**What is needed**
From the records below, copy out exactly the lines from the one containing "Model this object" to the one containing "import math", both included. Add nothing else.

**Data**
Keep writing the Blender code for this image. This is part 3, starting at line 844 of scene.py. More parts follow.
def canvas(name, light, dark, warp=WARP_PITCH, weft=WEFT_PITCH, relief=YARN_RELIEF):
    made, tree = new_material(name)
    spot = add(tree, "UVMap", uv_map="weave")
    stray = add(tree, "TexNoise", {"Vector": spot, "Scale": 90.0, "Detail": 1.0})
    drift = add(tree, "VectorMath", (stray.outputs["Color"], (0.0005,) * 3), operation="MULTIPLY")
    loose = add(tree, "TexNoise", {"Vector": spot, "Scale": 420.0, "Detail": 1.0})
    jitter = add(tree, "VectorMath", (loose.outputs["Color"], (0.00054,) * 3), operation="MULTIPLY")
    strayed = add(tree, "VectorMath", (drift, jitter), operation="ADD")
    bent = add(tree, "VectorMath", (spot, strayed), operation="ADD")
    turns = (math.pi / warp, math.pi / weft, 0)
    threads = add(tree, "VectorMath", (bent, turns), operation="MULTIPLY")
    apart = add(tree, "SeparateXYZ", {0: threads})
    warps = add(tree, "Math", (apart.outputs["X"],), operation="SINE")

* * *

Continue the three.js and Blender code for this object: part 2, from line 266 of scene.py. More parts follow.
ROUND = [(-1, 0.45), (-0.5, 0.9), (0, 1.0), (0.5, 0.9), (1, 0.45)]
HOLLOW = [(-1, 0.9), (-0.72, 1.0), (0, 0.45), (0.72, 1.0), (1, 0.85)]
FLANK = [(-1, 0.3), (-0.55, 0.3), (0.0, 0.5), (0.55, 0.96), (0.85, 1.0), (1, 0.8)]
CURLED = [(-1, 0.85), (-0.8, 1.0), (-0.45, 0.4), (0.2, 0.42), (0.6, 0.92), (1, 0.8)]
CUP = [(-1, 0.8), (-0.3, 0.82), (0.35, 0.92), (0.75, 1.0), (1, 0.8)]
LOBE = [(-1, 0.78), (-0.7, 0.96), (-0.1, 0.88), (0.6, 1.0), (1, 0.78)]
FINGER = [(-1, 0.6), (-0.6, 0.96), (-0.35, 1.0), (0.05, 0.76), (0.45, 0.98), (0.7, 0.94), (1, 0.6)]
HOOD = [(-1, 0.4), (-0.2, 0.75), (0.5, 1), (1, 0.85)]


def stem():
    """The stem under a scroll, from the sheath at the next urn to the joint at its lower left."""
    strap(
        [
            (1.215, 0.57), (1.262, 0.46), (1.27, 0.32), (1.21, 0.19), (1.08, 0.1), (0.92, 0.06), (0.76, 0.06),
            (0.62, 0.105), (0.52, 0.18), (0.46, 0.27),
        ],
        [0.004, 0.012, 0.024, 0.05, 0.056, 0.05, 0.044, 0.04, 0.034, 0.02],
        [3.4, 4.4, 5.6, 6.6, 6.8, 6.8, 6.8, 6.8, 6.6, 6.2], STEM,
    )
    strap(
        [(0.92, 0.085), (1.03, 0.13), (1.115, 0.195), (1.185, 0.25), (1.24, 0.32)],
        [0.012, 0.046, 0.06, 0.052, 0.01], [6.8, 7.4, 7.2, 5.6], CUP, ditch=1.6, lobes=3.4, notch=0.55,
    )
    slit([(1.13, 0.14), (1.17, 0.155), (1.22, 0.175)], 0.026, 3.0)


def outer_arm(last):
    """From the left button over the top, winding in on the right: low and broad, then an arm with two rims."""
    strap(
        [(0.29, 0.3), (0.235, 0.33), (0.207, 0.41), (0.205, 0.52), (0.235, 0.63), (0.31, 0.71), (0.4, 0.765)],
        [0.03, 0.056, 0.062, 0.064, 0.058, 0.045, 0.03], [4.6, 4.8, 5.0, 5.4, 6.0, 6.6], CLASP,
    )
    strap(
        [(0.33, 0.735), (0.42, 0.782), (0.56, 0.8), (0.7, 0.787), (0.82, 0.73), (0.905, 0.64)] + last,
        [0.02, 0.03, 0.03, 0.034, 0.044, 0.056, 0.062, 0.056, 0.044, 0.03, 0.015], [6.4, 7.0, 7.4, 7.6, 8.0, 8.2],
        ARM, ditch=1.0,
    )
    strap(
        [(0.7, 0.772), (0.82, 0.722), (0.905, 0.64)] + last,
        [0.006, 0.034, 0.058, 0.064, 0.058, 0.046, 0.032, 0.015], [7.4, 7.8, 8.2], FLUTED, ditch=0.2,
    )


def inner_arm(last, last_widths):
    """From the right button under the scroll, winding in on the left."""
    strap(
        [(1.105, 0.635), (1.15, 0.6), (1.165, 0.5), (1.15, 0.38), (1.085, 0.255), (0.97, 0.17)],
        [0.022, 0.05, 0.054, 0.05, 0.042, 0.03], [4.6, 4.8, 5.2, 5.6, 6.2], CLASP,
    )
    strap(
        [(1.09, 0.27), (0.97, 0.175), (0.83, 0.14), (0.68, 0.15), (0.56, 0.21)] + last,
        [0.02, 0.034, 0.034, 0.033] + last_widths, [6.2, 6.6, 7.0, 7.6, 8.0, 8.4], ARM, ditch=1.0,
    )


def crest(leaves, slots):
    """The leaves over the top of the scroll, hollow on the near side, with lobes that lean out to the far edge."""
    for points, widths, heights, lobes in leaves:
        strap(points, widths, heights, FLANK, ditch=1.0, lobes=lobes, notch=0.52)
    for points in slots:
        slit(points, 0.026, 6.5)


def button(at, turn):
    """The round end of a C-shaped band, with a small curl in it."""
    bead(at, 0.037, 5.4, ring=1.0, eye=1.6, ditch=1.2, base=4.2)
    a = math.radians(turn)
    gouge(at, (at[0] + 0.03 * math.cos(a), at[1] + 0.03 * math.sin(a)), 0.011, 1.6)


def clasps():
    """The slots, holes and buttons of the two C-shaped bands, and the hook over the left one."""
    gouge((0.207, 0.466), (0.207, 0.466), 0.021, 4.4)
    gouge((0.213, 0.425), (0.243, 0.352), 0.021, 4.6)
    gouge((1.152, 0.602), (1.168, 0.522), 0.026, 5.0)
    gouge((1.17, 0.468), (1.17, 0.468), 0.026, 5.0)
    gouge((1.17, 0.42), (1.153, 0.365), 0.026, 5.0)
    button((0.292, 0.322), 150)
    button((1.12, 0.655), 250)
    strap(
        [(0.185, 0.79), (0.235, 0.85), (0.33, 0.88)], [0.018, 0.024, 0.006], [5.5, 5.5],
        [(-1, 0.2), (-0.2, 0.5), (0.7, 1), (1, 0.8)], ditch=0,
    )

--

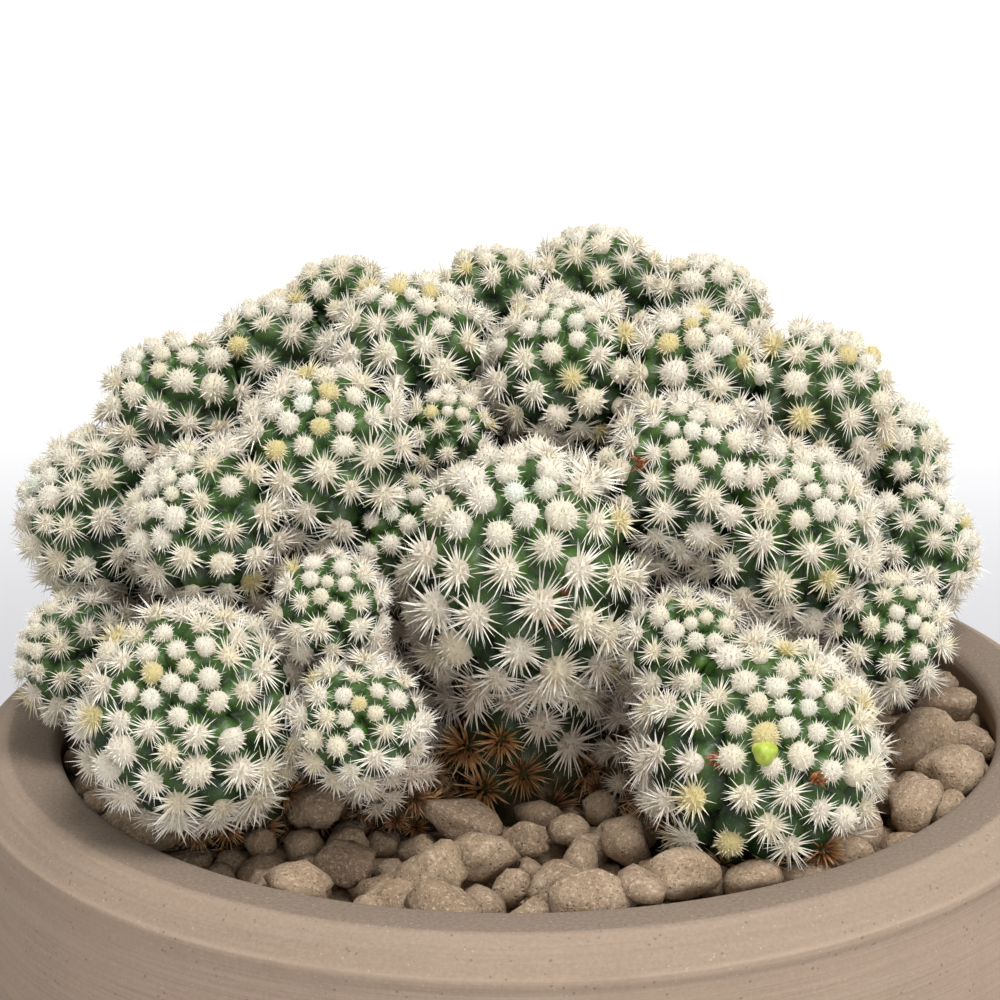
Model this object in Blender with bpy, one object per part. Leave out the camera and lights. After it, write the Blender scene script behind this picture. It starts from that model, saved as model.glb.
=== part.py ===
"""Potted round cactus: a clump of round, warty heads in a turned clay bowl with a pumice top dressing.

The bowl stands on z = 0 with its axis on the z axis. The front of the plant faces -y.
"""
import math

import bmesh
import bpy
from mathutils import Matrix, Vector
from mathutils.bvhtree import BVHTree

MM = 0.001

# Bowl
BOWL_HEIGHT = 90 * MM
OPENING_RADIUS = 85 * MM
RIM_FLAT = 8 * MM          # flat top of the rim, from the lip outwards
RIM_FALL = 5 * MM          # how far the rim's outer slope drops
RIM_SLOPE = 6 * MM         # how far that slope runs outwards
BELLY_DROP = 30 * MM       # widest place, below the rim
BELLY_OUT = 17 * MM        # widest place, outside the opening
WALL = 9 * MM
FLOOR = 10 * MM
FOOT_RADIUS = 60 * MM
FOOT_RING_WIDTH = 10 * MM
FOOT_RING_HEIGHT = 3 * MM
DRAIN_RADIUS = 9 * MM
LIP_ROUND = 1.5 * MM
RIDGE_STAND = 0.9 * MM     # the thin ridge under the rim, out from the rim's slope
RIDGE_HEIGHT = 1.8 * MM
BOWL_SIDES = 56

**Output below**
Model this object in Blender with bpy, one object per part. Leave out the camera and lights. After it, write the Blender scene script behind this picture. It starts from that model, saved as model.glb.
=== part.py ===
"""Potted round cactus: a clump of round, warty heads in a turned clay bowl with a pumice top dressing.

The bowl stands on z = 0 with its axis on the z axis. The front of the plant faces -y.
"""
import math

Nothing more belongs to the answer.